----- Information provided -----

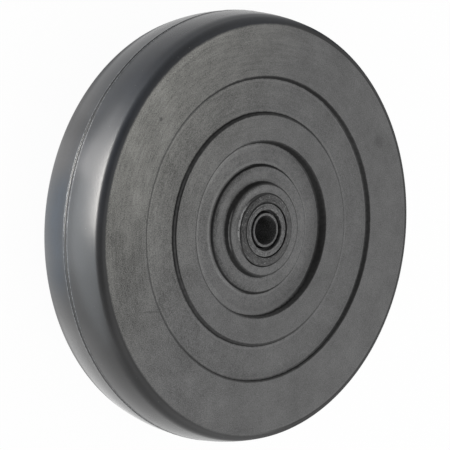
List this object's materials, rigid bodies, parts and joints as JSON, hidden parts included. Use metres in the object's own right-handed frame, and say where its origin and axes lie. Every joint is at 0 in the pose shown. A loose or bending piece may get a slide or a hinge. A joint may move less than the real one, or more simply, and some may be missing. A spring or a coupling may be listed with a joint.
{
  "type": "caster wheel",
  "caption": "Solid grey rubber caster wheel with a stepped web, a raised hub on a steel tube, and a roller bearing round a steel axle sleeve.",
  "frame": {"origin": "middle of the wheel, on its axle and halfway between its faces", "axes": "+Z along the axle, out of the face that shows; the wheel lies on its other side"},
  "size_m": [0.127, 0.127, 0.0288],
  "materials": {
    "rubber": "matte grey moulded rubber",
    "hub_steel": "dull dark steel",
    "washer_steel": "dull zinc",
    "cage_plastic": "black nylon",
    "sleeve_steel": "plain steel tube",
    "roller_steel": "ground steel"
  },
  "bodies": {
    "axle": {"axle_sleeve": "sleeve_steel"},
    "wheel": {"rubber_wheel": "rubber", "hub_tube": "hub_steel", "front_retaining_washer": "washer_steel", "rear_retaining_washer": "washer_steel"},
    "cage": {"roller_cage": "cage_plastic"},
    "roller_01": {"roller_01": "roller_steel"},
    "roller_02": {"roller_02": "roller_steel"},
    "roller_03": {"roller_03": "roller_steel"},
    "roller_04": {"roller_04": "roller_steel"},
    "roller_05": {"roller_05": "roller_steel"},
    "roller_06": {"roller_06": "roller_steel"},
    "roller_07": {"roller_07": "roller_steel"},
    "roller_08": {"roller_08": "roller_steel"},
    "roller_09": {"roller_09": "roller_steel"},
    "roller_10": {"roller_10": "roller_steel"}
  },
  "joints": [
    {"name": "wheel_spin", "type": "hinge", "parent": "axle", "child": "wheel", "pos_m": [0, 0, 0], "axis": [0, 0, 1], "continuous": true},
    {"name": "cage_spin", "type": "hinge", "parent": "axle", "child": "cage", "pos_m": [0, 0, 0], "axis": [0, 0, 1], "continuous": true},
    {"name": "roller_01_spin", "type": "hinge", "parent": "cage", "child": "roller_01", "pos_m": [0.0065, 0, 0], "axis": [0, 0, 1], "continuous": true},
    {"name": "roller_02_spin", "type": "hinge", "parent": "cage", "child": "roller_02", "pos_m": [0.00526, 0.00382, 0], "axis": [0, 0, 1], "continuous": true},
    {"name": "roller_03_spin", "type": "hinge", "parent": "cage", "child": "roller_03", "pos_m": [0.00201, 0.00618, 0], "axis": [0, 0, 1], "continuous": true},
    {"name": "roller_04_spin", "type": "hinge", "parent": "cage", "child": "roller_04", "pos_m": [-0.00201, 0.00618, 0], "axis": [0, 0, 1], "continuous": true},
    {"name": "roller_05_spin", "type": "hinge", "parent": "cage", "child": "roller_05", "pos_m": [-0.00526, 0.00382, 0], "axis": [0, 0, 1], "continuous": true},
    {"name": "roller_06_spin", "type": "hinge", "parent": "cage", "child": "roller_06", "pos_m": [-0.0065, 0, 0], "axis": [0, 0, 1], "continuous": true},
    {"name": "roller_07_spin", "type": "hinge", "parent": "cage", "child": "roller_07", "pos_m": [-0.00526, -0.00382, 0], "axis": [0, 0, 1], "continuous": true},
    {"name": "roller_08_spin", "type": "hinge", "parent": "cage", "child": "roller_08", "pos_m": [-0.00201, -0.00618, 0], "axis": [0, 0, 1], "continuous": true},
    {"name": "roller_09_spin", "type": "hinge", "parent": "cage", "child": "roller_09", "pos_m": [0.00201, -0.00618, 0], "axis": [0, 0, 1], "continuous": true},
    {"name": "roller_10_spin", "type": "hinge", "parent": "cage", "child": "roller_10", "pos_m": [0.00526, -0.00382, 0], "axis": [0, 0, 1], "continuous": true}
  ],
  "couplings": [
    {"joint": "cage_spin", "follows": "wheel_spin", "ratio": 0.61538},
    {"joint": "roller_01_spin", "follows": "wheel_spin", "ratio": 2.122},
    {"joint": "roller_02_spin", "follows": "wheel_spin", "ratio": 2.122},
    {"joint": "roller_03_spin", "follows": "wheel_spin", "ratio": 2.122},
    {"joint": "roller_04_spin", "follows": "wheel_spin", "ratio": 2.122},
    {"joint": "roller_05_spin", "follows": "wheel_spin", "ratio": 2.122},
    {"joint": "roller_06_spin", "follows": "wheel_spin", "ratio": 2.122},
    {"joint": "roller_07_spin", "follows": "wheel_spin", "ratio": 2.122},
    {"joint": "roller_08_spin", "follows": "wheel_spin", "ratio": 2.122},
    {"joint": "roller_09_spin", "follows": "wheel_spin", "ratio": 2.122},
    {"joint": "roller_10_spin", "follows": "wheel_spin", "ratio": 2.122}
  ]
}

-----

▸ **Task requirements**: All of the lines above must be returned exactly.

▸ **Output of the exercise**:
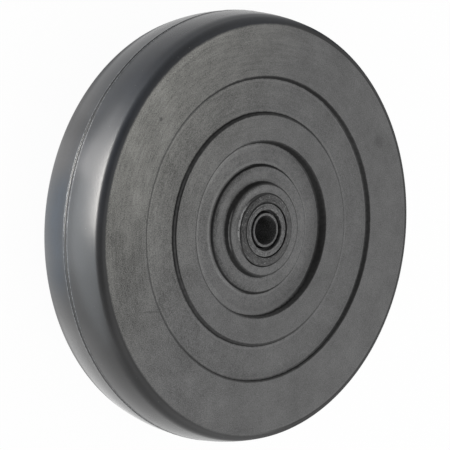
List this object's materials, rigid bodies, parts and joints as JSON, hidden parts included. Use metres in the object's own right-handed frame, and say where its origin and axes lie. Every joint is at 0 in the pose shown. A loose or bending piece may get a slide or a hinge. A joint may move less than the real one, or more simply, and some may be missing. A spring or a coupling may be listed with a joint.
{
  "type": "caster wheel",
  "caption": "Solid grey rubber caster wheel with a stepped web, a raised hub on a steel tube, and a roller bearing round a steel axle sleeve.",
  "frame": {"origin": "middle of the wheel, on its axle and halfway between its faces", "axes": "+Z along the axle, out of the face that shows; the wheel lies on its other side"},
  "size_m": [0.127, 0.127, 0.0288],
  "materials": {
    "rubber": "matte grey moulded rubber",
    "hub_steel": "dull dark steel",
    "washer_steel": "dull zinc",
    "cage_plastic": "black nylon",
    "sleeve_steel": "plain steel tube",
    "roller_steel": "ground steel"
  },
  "bodies": {
    "axle": {"axle_sleeve": "sleeve_steel"},
    "wheel": {"rubber_wheel": "rubber", "hub_tube": "hub_steel", "front_retaining_washer": "washer_steel", "rear_retaining_washer": "washer_steel"},
    "cage": {"roller_cage": "cage_plastic"},
    "roller_01": {"roller_01": "roller_steel"},
    "roller_02": {"roller_02": "roller_steel"},
    "roller_03": {"roller_03": "roller_steel"},
    "roller_04": {"roller_04": "roller_steel"},
    "roller_05": {"roller_05": "roller_steel"},
    "roller_06": {"roller_06": "roller_steel"},
    "roller_07": {"roller_07": "roller_steel"},
    "roller_08": {"roller_08": "roller_steel"},
    "roller_09": {"roller_09": "roller_steel"},
    "roller_10": {"roller_10": "roller_steel"}
  },
  "joints": [
    {"name": "wheel_spin", "type": "hinge", "parent": "axle", "child": "wheel", "pos_m": [0, 0, 0], "axis": [0, 0, 1], "continuous": true},
    {"name": "cage_spin", "type": "hinge", "parent": "axle", "child": "cage", "pos_m": [0, 0, 0], "axis": [0, 0, 1], "continuous": true},
    {"name": "roller_01_spin", "type": "hinge", "parent": "cage", "child": "roller_01", "pos_m": [0.0065, 0, 0], "axis": [0, 0, 1], "continuous": true},
    {"name": "roller_02_spin", "type": "hinge", "parent": "cage", "child": "roller_02", "pos_m": [0.00526, 0.00382, 0], "axis": [0, 0, 1], "continuous": true},
    {"name": "roller_03_spin", "type": "hinge", "parent": "cage", "child": "roller_03", "pos_m": [0.00201, 0.00618, 0], "axis": [0, 0, 1], "continuous": true},
    {"name": "roller_04_spin", "type": "hinge", "parent": "cage", "child": "roller_04", "pos_m": [-0.00201, 0.00618, 0], "axis": [0, 0, 1], "continuous": true},
    {"name": "roller_05_spin", "type": "hinge", "parent": "cage", "child": "roller_05", "pos_m": [-0.00526, 0.00382, 0], "axis": [0, 0, 1], "continuous": true},
    {"name": "roller_06_spin", "type": "hinge", "parent": "cage", "child": "roller_06", "pos_m": [-0.0065, 0, 0], "axis": [0, 0, 1], "continuous": true},
    {"name": "roller_07_spin", "type": "hinge", "parent": "cage", "child": "roller_07", "pos_m": [-0.00526, -0.00382, 0], "axis": [0, 0, 1], "continuous": true},
    {"name": "roller_08_spin", "type": "hinge", "parent": "cage", "child": "roller_08", "pos_m": [-0.00201, -0.00618, 0], "axis": [0, 0, 1], "continuous": true},
    {"name": "roller_09_spin", "type": "hinge", "parent": "cage", "child": "roller_09", "pos_m": [0.00201, -0.00618, 0], "axis": [0, 0, 1], "continuous": true},
    {"name": "roller_10_spin", "type": "hinge", "parent": "cage", "child": "roller_10", "pos_m": [0.00526, -0.00382, 0], "axis": [0, 0, 1], "continuous": true}
  ],
  "couplings": [
    {"joint": "cage_spin", "follows": "wheel_spin", "ratio": 0.61538},
    {"joint": "roller_01_spin", "follows": "wheel_spin", "ratio": 2.122},
    {"joint": "roller_02_spin", "follows": "wheel_spin", "ratio": 2.122},
    {"joint": "roller_03_spin", "follows": "wheel_spin", "ratio": 2.122},
    {"joint": "roller_04_spin", "follows": "wheel_spin", "ratio": 2.122},
    {"joint": "roller_05_spin", "follows": "wheel_spin", "ratio": 2.122},
    {"joint": "roller_06_spin", "follows": "wheel_spin", "ratio": 2.122},
    {"joint": "roller_07_spin", "follows": "wheel_spin", "ratio": 2.122},
    {"joint": "roller_08_spin", "follows": "wheel_spin", "ratio": 2.122},
    {"joint": "roller_09_spin", "follows": "wheel_spin", "ratio": 2.122},
    {"joint": "roller_10_spin", "follows": "wheel_spin", "ratio": 2.122}
  ]
}